> **OBJECTIVE**
Only the lines from the one containing "Break this object" through the end of the material are to be echoed, each exactly as it appears.

---*---

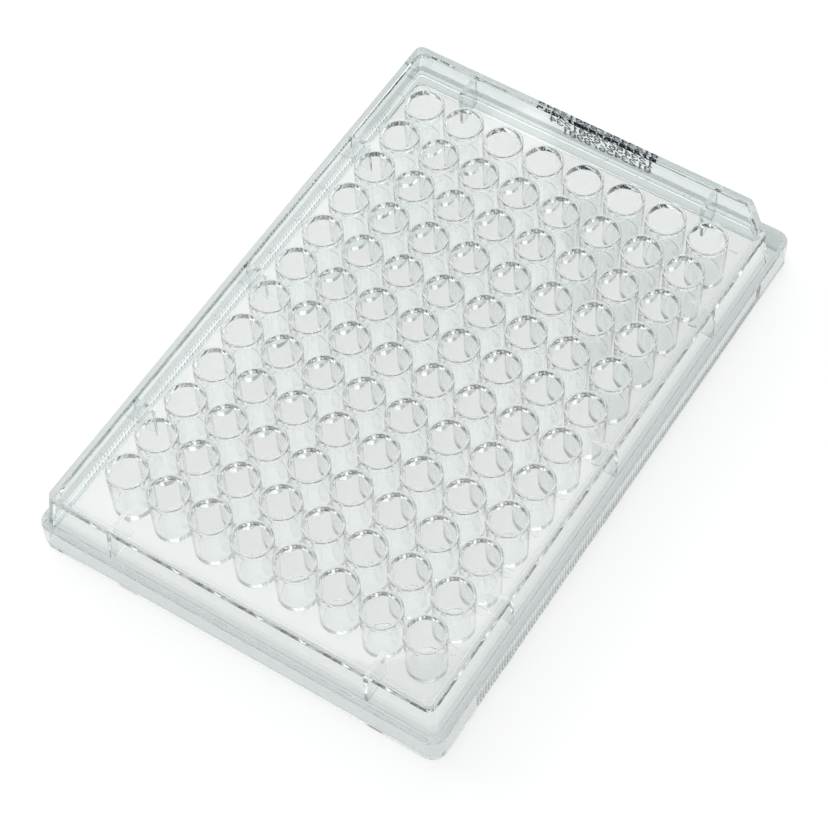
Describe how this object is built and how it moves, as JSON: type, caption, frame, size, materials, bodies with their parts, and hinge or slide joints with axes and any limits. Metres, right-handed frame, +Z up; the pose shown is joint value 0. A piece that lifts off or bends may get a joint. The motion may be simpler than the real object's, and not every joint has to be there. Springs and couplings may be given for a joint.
{
  "type": "well plate",
  "caption": "Clear flat-bottomed plate of small round wells in rows and columns, for holding, mixing and reading many liquid samples in a laboratory.",
  "frame": {"origin": "centre of the footprint, on the plane that the skirt stands on", "axes": "+X along the rows of wells from column 1 to column 12, +Y towards row A, +Z up"},
  "size_m": [0.1278, 0.0854, 0.0142],
  "materials": {
    "clear_polystyrene": "glossy, clear moulded polystyrene"
  },
  "bodies": {
    "root": {"well_plate": "clear_polystyrene"}
  },
  "joints": []
}
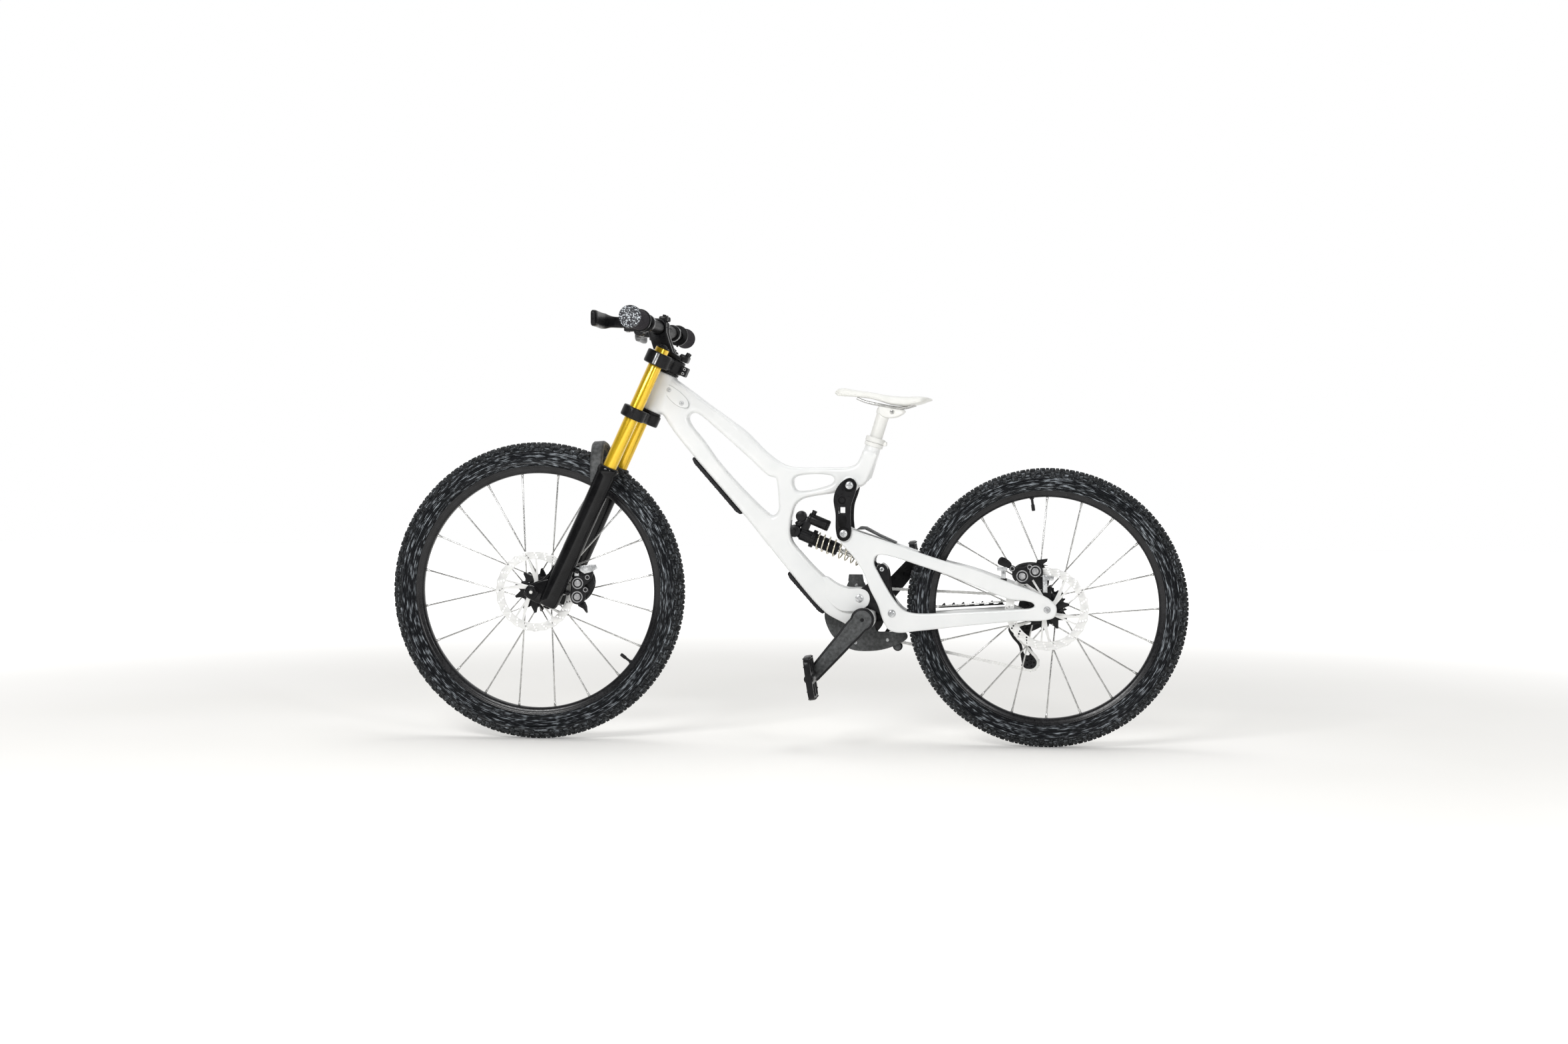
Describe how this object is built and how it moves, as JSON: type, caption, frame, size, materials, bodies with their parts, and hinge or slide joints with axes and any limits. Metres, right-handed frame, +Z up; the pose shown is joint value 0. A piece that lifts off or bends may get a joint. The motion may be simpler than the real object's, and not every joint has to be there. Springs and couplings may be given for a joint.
{
  "type": "full-suspension mountain bike",
  "caption": "Downhill mountain bike with a dual-crown fork, linkage rear suspension, disc brakes and chain drive; steering, wheels, suspension, cranks, pedals and levers move.",
  "frame": {"origin": "on the ground, below the middle of the bike's length and on its centre plane", "axes": "+Z up; the front wheel is toward -X and the rear wheel toward +X; the rider's left is -Y and the drive side is +Y"},
  "size_m": [1.9922, 0.8, 1.061],
  "materials": {
    "frame_white": "glossy white painted composite",
    "white_parts": "glossy white",
    "saddle_cover": "white padded cover",
    "black_alloy": "black anodised, satin",
    "black_steel": "black coated",
    "bar_black": "gloss black",
    "grey_alloy": "dark grey textured",
    "guard_black": "matt black",
    "grip_rubber": "matt black, fuzzy",
    "gold_tube": "polished gold",
    "spring_gold": "dull gold",
    "silver_alloy": "machined silver",
    "steel": "plain steel",
    "rotor_steel": "bright steel",
    "chain_steel": "plated",
    "rim_black": "black composite, satin",
    "tyre_rubber": "black rubber"
  },
  "bodies": {
    "frame": {"main_frame": "frame_white", "headset_cup_lower": "black_alloy", "headset_cup_upper": "black_alloy", "down_tube_guard_upper": "guard_black", "down_tube_guard_lower": "guard_black", "cable_port_cover": "white_parts", "seat_clamp": "white_parts", "bottom_bracket": "black_alloy", "upper_pivot_bolt": "black_alloy", "lower_pivot_bolt": "steel", "chain_guide": "guard_black", "chain_front": "chain_steel"},
    "seatpost": {"seatpost": "white_parts", "saddle": "saddle_cover"},
    "steering": {"lower_crown": "black_alloy", "upper_crown": "black_alloy", "steerer": "steel", "stanchion_left": "gold_tube", "stanchion_right": "gold_tube", "stem": "black_alloy", "handlebar": "bar_black", "grip_left": "grip_rubber", "grip_right": "grip_rubber", "brake_master_left": "black_alloy", "brake_master_right": "black_alloy"},
    "brake_lever_left": {"brake_lever_left": "black_alloy"},
    "brake_lever_right": {"brake_lever_right": "black_alloy"},
    "fork_lowers": {"fork_lowers": "black_alloy", "front_axle": "black_alloy", "front_caliper": "silver_alloy"},
    "front_wheel": {"front_tyre": "tyre_rubber", "front_rim": "rim_black", "front_hub": "steel", "front_rotor": "rotor_steel"},
    "lower_link": {"lower_link": "black_alloy"},
    "upper_link": {"upper_link": "black_alloy"},
    "shock_body": {"shock_body": "black_alloy", "shock_spring": "spring_gold"},
    "shock_shaft": {"shock_shaft": "steel"},
    "swingarm": {"swingarm": "frame_white", "rear_axle": "steel", "rear_caliper": "silver_alloy", "chainstay_guard": "guard_black", "mud_plate": "guard_black", "derailleur": "black_alloy", "chain_rear": "chain_steel"},
    "rear_wheel": {"rear_tyre": "tyre_rubber", "rear_rim": "rim_black", "rear_hub": "steel", "rear_rotor": "rotor_steel"},
    "cassette": {"cassette": "black_steel"},
    "crankset": {"crank_left": "grey_alloy", "crank_right": "grey_alloy", "chainring": "black_alloy"},
    "pedal_left": {"pedal_left": "black_alloy"},
    "pedal_right": {"pedal_right": "black_alloy"},
    "chain_upper_run": {"chain_upper_run": "chain_steel"},
    "chain_lower_run": {"chain_lower_run": "chain_steel"},
    "upper_pulley": {"upper_pulley": "guard_black"},
    "lower_pulley": {"lower_pulley": "guard_black"}
  },
  "joints": [
    {"name": "steer", "type": "hinge", "parent": "frame", "child": "steering", "pos_m": [-0.5556, 0, 0.34415], "axis": [0.4147, 0, 0.91], "range_deg": [-40, 40]},
    {"name": "fork_travel", "type": "slide", "parent": "steering", "child": "fork_lowers", "axis": [0.4147, 0, 0.91], "range_m": [0, 0.112], "stiffness_N_per_m": 9000, "springref_m": -0.025},
    {"name": "front_wheel_spin", "type": "hinge", "parent": "fork_lowers", "child": "front_wheel", "pos_m": [-0.62175, 0, 0.3743], "axis": [0, -1, 0], "continuous": true},
    {"name": "brake_pull_left", "type": "hinge", "parent": "steering", "child": "brake_lever_left", "pos_m": [-0.35975, -0.172, 1.038], "axis": [0, 0, 1], "range_deg": [0, 18], "stiffness_Nm_per_rad": 2, "springref_deg": -8.59},
    {"name": "brake_pull_right", "type": "hinge", "parent": "steering", "child": "brake_lever_right", "pos_m": [-0.35975, 0.172, 1.038], "axis": [0, 0, -1], "range_deg": [0, 18], "stiffness_Nm_per_rad": 2, "springref_deg": -8.59},
    {"name": "seatpost_height", "type": "slide", "parent": "frame", "child": "seatpost", "axis": [0.2924, 0, 0.9563], "range_m": [0, 0.05]},
    {"name": "suspension", "type": "hinge", "parent": "frame", "child": "lower_link", "pos_m": [0.19325, 0, 0.364], "axis": [0, -1, 0], "range_deg": [0, 27], "stiffness_Nm_per_rad": 550, "springref_deg": -14.32},
    {"name": "swingarm_pivot", "type": "hinge", "parent": "lower_link", "child": "swingarm", "pos_m": [0.27425, 0, 0.328], "axis": [0, -1, 0], "range_deg": [-13.4, 0]},
    {"name": "upper_link_pivot", "type": "hinge", "parent": "frame", "child": "upper_link", "pos_m": [0.16925, 0, 0.643], "axis": [0, -1, 0], "range_deg": [-16.9, 0]},
    {"name": "shock_eye_pivot", "type": "hinge", "parent": "frame", "child": "shock_body", "pos_m": [0.02625, 0, 0.53], "axis": [0, -1, 0], "range_deg": [0, 0.7]},
    {"name": "shock_stroke", "type": "slide", "parent": "shock_body", "child": "shock_shaft", "axis": [-0.9209, 0, 0.3899], "range_m": [0, 0.0426], "deforming": ["shock_spring"]},
    {"name": "rear_wheel_spin", "type": "hinge", "parent": "swingarm", "child": "rear_wheel", "pos_m": [0.65245, 0, 0.3436], "axis": [0, -1, 0], "continuous": true},
    {"name": "cassette_spin", "type": "hinge", "parent": "swingarm", "child": "cassette", "pos_m": [0.65245, 0, 0.3436], "axis": [0, -1, 0], "continuous": true},
    {"name": "crank_spin", "type": "hinge", "parent": "frame", "child": "crankset", "pos_m": [0.20325, 0, 0.313], "axis": [0, -1, 0], "continuous": true},
    {"name": "pedal_spin_left", "type": "hinge", "parent": "crankset", "child": "pedal_left", "pos_m": [0.08469, -0.147, 0.17757], "axis": [0, -1, 0], "continuous": true},
    {"name": "pedal_spin_right", "type": "hinge", "parent": "crankset", "child": "pedal_right", "pos_m": [0.32181, 0.147, 0.44843], "axis": [0, -1, 0], "continuous": true},
    {"name": "upper_run_swing", "type": "hinge", "parent": "frame", "child": "chain_upper_run", "pos_m": [0.20325, 0.055, 0.313], "axis": [0, -1, 0], "range_deg": [0, 16.1]},
    {"name": "lower_run_swing", "type": "hinge", "parent": "frame", "child": "chain_lower_run", "pos_m": [0.28325, 0.055, 0.24], "axis": [0, -1, 0], "range_deg": [0, 20.5]},
    {"name": "upper_pulley_spin", "type": "hinge", "parent": "swingarm", "child": "upper_pulley", "pos_m": [0.59225, 0.055, 0.279], "axis": [0, -1, 0], "continuous": true},
    {"name": "lower_pulley_spin", "type": "hinge", "parent": "swingarm", "child": "lower_pulley", "pos_m": [0.61325, 0.055, 0.203], "axis": [0, -1, 0], "continuous": true}
  ],
  "couplings": [
    {"joint": "swingarm_pivot", "follows": "suspension", "ratio": -0.494},
    {"joint": "upper_link_pivot", "follows": "suspension", "ratio": -0.6227},
    {"joint": "shock_eye_pivot", "follows": "suspension", "ratio": 0.025},
    {"joint": "shock_stroke", "follows": "suspension", "m_per_rad": 0.0897},
    {"joint": "upper_run_swing", "follows": "suspension", "ratio": 0.594},
    {"joint": "lower_run_swing", "follows": "suspension", "ratio": 0.756},
    {"joint": "cassette_spin", "follows": "crank_spin", "ratio": 3},
    {"joint": "upper_pulley_spin", "follows": "crank_spin", "ratio": -3.2727},
    {"joint": "lower_pulley_spin", "follows": "crank_spin", "ratio": 2.7692}
  ]
}
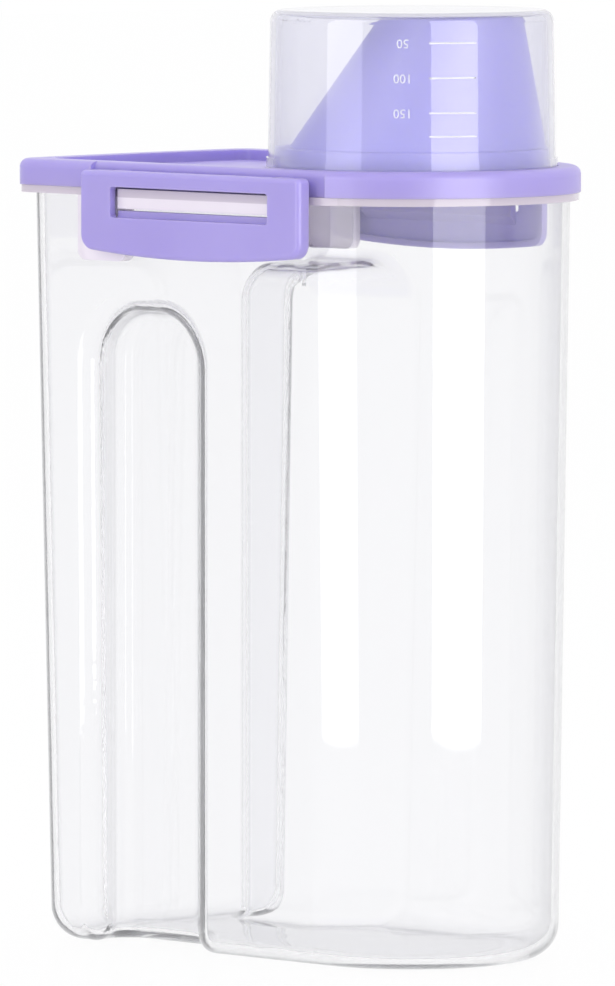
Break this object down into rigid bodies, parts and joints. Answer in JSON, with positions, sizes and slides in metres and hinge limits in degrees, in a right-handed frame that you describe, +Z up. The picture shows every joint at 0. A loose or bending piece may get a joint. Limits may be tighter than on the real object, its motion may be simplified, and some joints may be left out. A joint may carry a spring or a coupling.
{
  "type": "pet food storage container",
  "caption": "Tall clear keeper with a round pouring end, a waisted grip, a clip-down lid, a slanted spout and a measuring cup that covers the spout.",
  "frame": {"origin": "on the floor, under the middle of the lid's outline", "axes": "+X towards the round pouring end, +Y towards the left-hand side as seen by whoever pours, +Z up"},
  "size_m": [0.164, 0.1072, 0.27],
  "materials": {
    "clear_plastic": "clear gloss",
    "lavender_plastic": "satin",
    "frosted_plastic": "frosted",
    "silicone": "matte"
  },
  "bodies": {
    "container": {"container": "clear_plastic"},
    "lid": {"lid": "lavender_plastic", "lid_seal": "silicone", "pour_spout": "lavender_plastic", "spout_seal": "silicone"},
    "right_clip": {"right_clip": "lavender_plastic"},
    "left_clip": {"left_clip": "lavender_plastic"},
    "cup": {"measuring_cup": "frosted_plastic"}
  },
  "joints": [
    {"name": "lid_lift", "type": "slide", "parent": "container", "child": "lid", "axis": [0, 0, 1], "range_m": [0, 0.12]},
    {"name": "right_clip_hinge", "type": "hinge", "parent": "lid", "child": "right_clip", "pos_m": [-0.0024, -0.0484, 0.222], "axis": [-1, 0, 0], "range_deg": [0, 95]},
    {"name": "left_clip_hinge", "type": "hinge", "parent": "lid", "child": "left_clip", "pos_m": [-0.0024, 0.0484, 0.222], "axis": [1, 0, 0], "range_deg": [0, 95]},
    {"name": "cup_lift", "type": "slide", "parent": "lid", "child": "cup", "axis": [0, 0, 1], "range_m": [0, 0.06]}
  ]
}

---*---

> **OUTPUT FOR THIS TASK**
Break this object down into rigid bodies, parts and joints. Answer in JSON, with positions, sizes and slides in metres and hinge limits in degrees, in a right-handed frame that you describe, +Z up. The picture shows every joint at 0. A loose or bending piece may get a joint. Limits may be tighter than on the real object, its motion may be simplified, and some joints may be left out. A joint may carry a spring or a coupling.
{
  "type": "pet food storage container",
  "caption": "Tall clear keeper with a round pouring end, a waisted grip, a clip-down lid, a slanted spout and a measuring cup that covers the spout.",
  "frame": {"origin": "on the floor, under the middle of the lid's outline", "axes": "+X towards the round pouring end, +Y towards the left-hand side as seen by whoever pours, +Z up"},
  "size_m": [0.164, 0.1072, 0.27],
  "materials": {
    "clear_plastic": "clear gloss",
    "lavender_plastic": "satin",
    "frosted_plastic": "frosted",
    "silicone": "matte"
  },
  "bodies": {
    "container": {"container": "clear_plastic"},
    "lid": {"lid": "lavender_plastic", "lid_seal": "silicone", "pour_spout": "lavender_plastic", "spout_seal": "silicone"},
    "right_clip": {"right_clip": "lavender_plastic"},
    "left_clip": {"left_clip": "lavender_plastic"},
    "cup": {"measuring_cup": "frosted_plastic"}
  },
  "joints": [
    {"name": "lid_lift", "type": "slide", "parent": "container", "child": "lid", "axis": [0, 0, 1], "range_m": [0, 0.12]},
    {"name": "right_clip_hinge", "type": "hinge", "parent": "lid", "child": "right_clip", "pos_m": [-0.0024, -0.0484, 0.222], "axis": [-1, 0, 0], "range_deg": [0, 95]},
    {"name": "left_clip_hinge", "type": "hinge", "parent": "lid", "child": "left_clip", "pos_m": [-0.0024, 0.0484, 0.222], "axis": [1, 0, 0], "range_deg": [0, 95]},
    {"name": "cup_lift", "type": "slide", "parent": "lid", "child": "cup", "axis": [0, 0, 1], "range_m": [0, 0.06]}
  ]
}